Kelman: Challenges to conventional thinking can prompt novel ideas
Iconoclasts spur innovation because they do not settle for familiar ideas or solutions.
Imagine for a moment — before you continue reading this column — a sun setting over a beach. If you are like most people, you imagined the sun setting peacefully over shimmering blue water, with the beach empty and bereft of activity.
Why is that?
Such an image is what we have seen most frequently on postcards and in films so it is what most easily comes to mind, according to Emory University professor Gregory Berns in “Iconoclast: A Neuroscientist Reveals How to Think Differently.”

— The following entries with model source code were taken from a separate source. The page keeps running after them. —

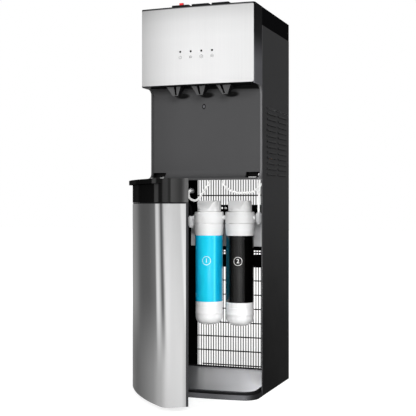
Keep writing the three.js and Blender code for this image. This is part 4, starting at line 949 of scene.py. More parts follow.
@maker("brushed_door")
def _brushed_door(surface, colours):
    """The door's steel with painted reflections: dark and pale bands that soften towards its foot."""
    upper = [
        (-285, 0.21), (-250, 0.245), (-220, 0.19), (-197, 0.10), (-175, 0.083), (-110, 0.105),
        (-76, 0.145), (-68, 0.17), (-59, 0.66), (-49, 0.72), (-41, 0.55), (-29, 0.10), (-23, 0.11),
        (-13, 0.51), (12, 0.53), (33, 0.495), (38, 0.66), (50, 0.62),
    ]
    lower = [
        (-285, 0.02), (-250, 0.055), (-219, 0.08), (-175, 0.165), (-107, 0.25), (-78, 0.28),
        (-51, 0.38), (-38, 0.41), (-26, 0.38), (-17, 0.42), (-8, 0.49), (5, 0.52), (36, 0.555),
        (41, 0.48), (50, 0.36),
    ]
    lean = 0.04
    leaning = round_door(surface, lean) - 0.43 * lean / MM
    height = surface.span(surface.part(surface.place(), "Z"), 0.08, 0.30)
    foot = bands(surface, round_door(surface), lower)
    light = surface.mix(height, foot, bands(surface, leaning, upper))
    return brushed(surface, colours.door, closed_place(surface), light, 0.5)


def label(surface, colour, node, stops):
    """A glossy printed film round a cartridge; stops say how its painted highlights, reflections and
    shade change from left to right.
    """
    box = Box(node)
    turn = math.radians(20)
    centre = Matrix.Rotation(-turn, 4, "Z") @ Vector((-box.x, -box.y, 0))
    spot = surface.place(location=centre, rotation=(0, 0, -turn))
    across = surface.span(surface.part(spot, "X"), -LABEL_RADIUS, LABEL_RADIUS, "LINEAR")
    film = surface.ramp(across, [((1 + place) / 2, (*level, 1)) for place, level in stops])
    return surface.shade(
        {
            "Base Color": surface.times(tone(colour, 1.0), film),
            "Roughness": 0.22 + surface.noise(spot, 30) * 0.08,
            "Specular IOR Level": 0.36,
        }
    )


@maker("label_cyan")
def _label_cyan(surface, colours):
    # Painted light on the cyan film: bluer, darker limbs and a highlight right of the middle.
    stops = [
        (-0.98, (1.2, 0.97, 1.0)), (-0.95, (1.0, 0.74, 1.0)), (-0.84, (1.0, 0.78, 1.05)),
        (-0.76, (1.0, 0.9, 1.05)), (-0.5, (1.2, 0.97, 1.0)), (-0.1, (1.6, 0.95, 1.0)),
        (0.2, (1.3, 0.92, 0.98)), (0.3, (3.0, 0.95, 0.98)), (0.37, (9.0, 1.2, 1.0)),
        (0.42, (9.0, 1.2, 1.0)), (0.48, (1.3, 0.88, 0.97)), (0.56, (0.5, 0.71, 0.90)),
        (0.71, (0.4, 0.62, 0.80)), (0.86, (0.4, 0.56, 0.70)), (0.94, (1.0, 0.56, 0.68)),
        (0.99, (12.0, 0.8, 0.8)),
    ]
    return label(surface, colours.cyan, "filter_cartridge_1", stops)


@maker("label_black")
def _label_black(surface, colours):
    # Painted reflections on the black film: pale bands left of the middle, darker to the right.
    stops = [
        (-0.95, (1.4, 1.5, 1.7)), (-0.82, (0.6, 0.65, 0.8)), (-0.7, (0.2, 0.2, 0.3)),
        (-0.62, (0.6, 0.6, 0.6)), (-0.52, (2.2, 2.2, 2.1)), (-0.45, (3.4, 3.4, 3.4)),
        (-0.22, (3.4, 3.4, 3.4)), (-0.1, (1.6, 1.6, 1.6)), (0.1, (1.4, 1.4, 1.4)),
        (0.26, (2.4, 2.4, 2.4)), (0.31, (0.2, 0.2, 0.2)), (1.0, (0.05, 0.05, 0.05)),
    ]
    return label(surface, colours.label_black, "filter_cartridge_2", stops)


# ---- Settings ----
def colour(name, description, *rgb):
    return bpy.props.FloatVectorProperty(
        name=name, description=description, subtype="COLOR", size=3, min=0, max=1, default=rgb
    )


def length(name, description, default):
    return bpy.props.FloatProperty(
        name=name, description=description, unit="LENGTH", min=0, precision=4, default=default
    )


def number(name, description, default):
    return bpy.props.IntProperty(name=name, description=description, min=1, default=default)


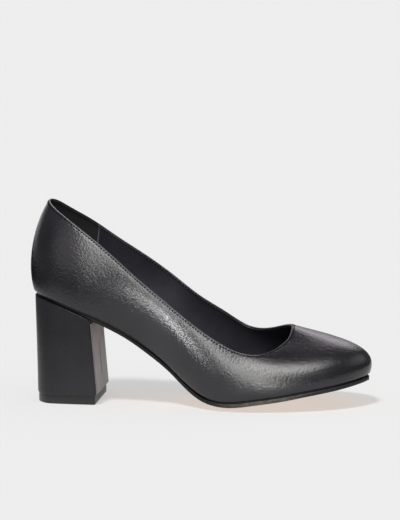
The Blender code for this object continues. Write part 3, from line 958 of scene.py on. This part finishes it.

If you thought of something different, such as a beach filled with sunbathers or a couple strolling hand-in-hand at the water’s edge, you might be an iconoclast — someone who thinks differently and comes up with novel ideas. Berns’ book is devoted to how iconoclasts are different and how individuals can cultivate the ability to be successful iconoclasts.
The most interesting part of the book is Berns’ exploration of how iconoclasts perceive the world differently. Seeing is a physical phenomenon, while perception is the interpretation of what we see.
To economize on energy, the mind normally takes the path of least resistance — it perceives based on experience. That makes it hard to look at something in a new way, which is required for innovation.
Innovators come up with insights by perceiving things in new and unfamiliar ways. Walt Disney once saw a still cartoon projected on a movie screen, which seeded the idea of animated cartoons as entertainment. Therefore, Berns suggests, it is no surprise that innovators often get their best ideas while in unfamiliar environments.
Although perceiving something new requires unfamiliarity, selling the idea to others often requires the opposite: making the innovation seem familiar and not risky.
Berns argues that unfamiliar objects trigger the fight-or-flight response. For example, Jonas Salk’s approach to the polio vaccine was novel, but getting a shot at the doctor’s office was a common experience. The public’s comfort with getting injections made it easy for them to accept the new polio vaccine.
Harvard Business School Press published Berns’ book, and it makes sense to pitch such a book to people in business. Companies need at least some iconoclasts to be the source for new ideas and new approaches if firms are to survive in a changing world.
In government, the need for innovators is not as self-evident. As Berns notes, in government, we often discourage innovation by pillorying even well-intentioned failure in the name of accountability. Yet government performance shortfalls are even more dramatic than those in business, which means we need iconoclasts in government as well.